The other thing would be some sort of social play therapy group that he can go to. These are skilled professionals working with kids like yours to help them learn how to socialize. A lot of this could be subsidized by your local non-profits, and hospitals. I would start looking around and researching that.

HUGS!
 

Pixistix19

New Member
Thank you so much!! I am really interested in reading that book now. I feel great getting all these responses! When i try to talk to my parents about it they just say "he's just going through a phase". Ugh all I am looking for is some support!! My husband does agree with and support me but, he works a lot of hours so I sort of feel alone in all of this :(
 

exhausted

Active Member
Hello and welcome.

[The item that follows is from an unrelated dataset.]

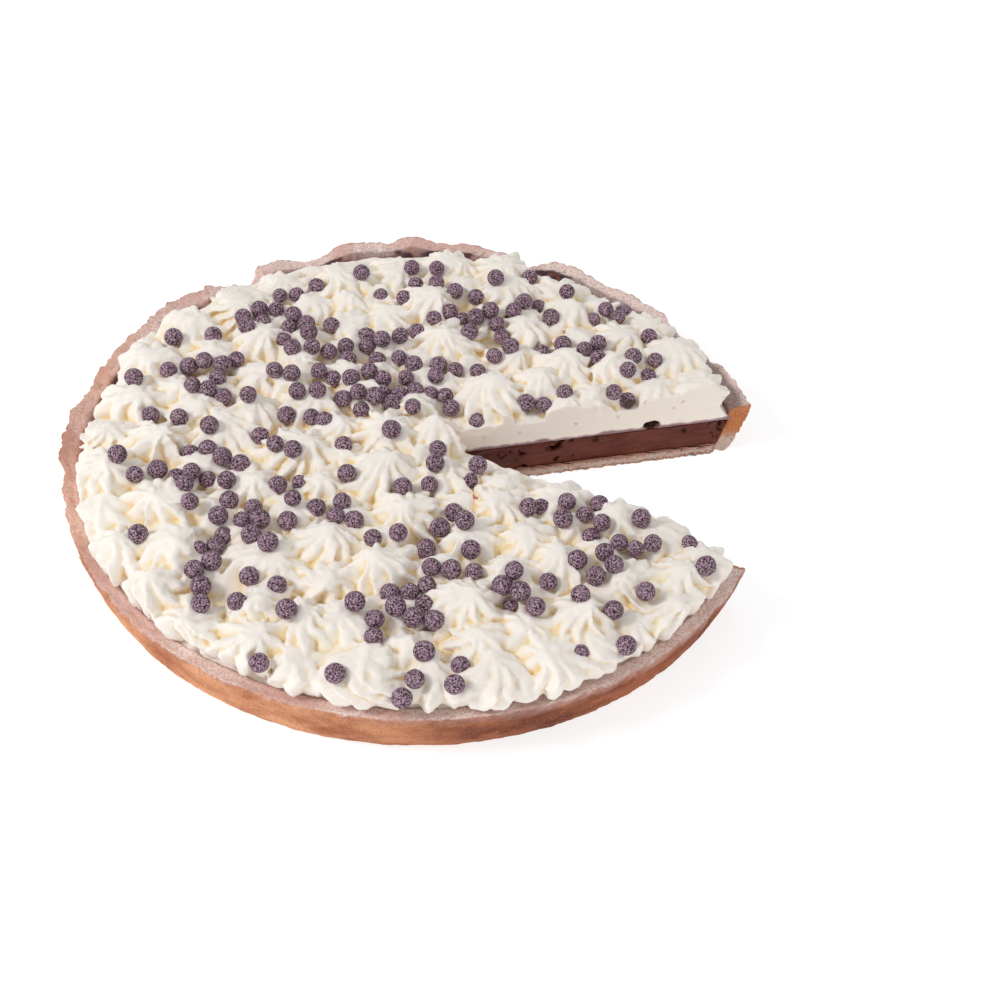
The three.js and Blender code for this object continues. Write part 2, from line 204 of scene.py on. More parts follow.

Special education preschool usually starts at age 3. They do assessments if you are worried about your child, though they are not the best, they may qualify him. The upside is early intervention and socialization(also some time for you and baby). Many of these teachers are the best in the system. In some areas, DDR (forget what it stands for) is an early intervetion program (funded through the state) for kids who are having developmental issues, they often have access to good PTs. They also come to your home and help you access services. Our boy was able to get an excellent PT which the district paid for through Special Education. preschool. Incidentally, he never had special education again after preschool, only a 504 plan, and is doing so well as an adult. We don't see any signs of a disability. He did have some sensory issues as well, hyperactivity, and some trouble seperating from me . Keep us posted.
 
L

Liahona

Guest
Wanted to welcome you. School personal can be great, but they do not diagnose. They categories for school purposes according to laws dealing with schools. They are good and necessary just sometimes they don't tell parents their limits. It would still be good to see a neuropsychologist or child psychiatrist or developmental pediatrician someone with a ph.d. with some medical and psychiatric background. (Probably neuropsychologist.)
 

JJJ

Active Member
Keista's suggestion of the headphones is great. If he doesn't like the music but needs total silence, you can try the electronic noise-cancelling head phones (very expensive but can block out almost everything) or go to a hunting store and get headphones that they use on shooting ranges, they are pretty good at blocking out noise and cheaper than the high tech ones.

Maybe get him a "imagination blanket" and when he is overwhelmed (like in that car ride), he can put the blanket over his head to block out the world and play with his stuff, and when he is older, read a book.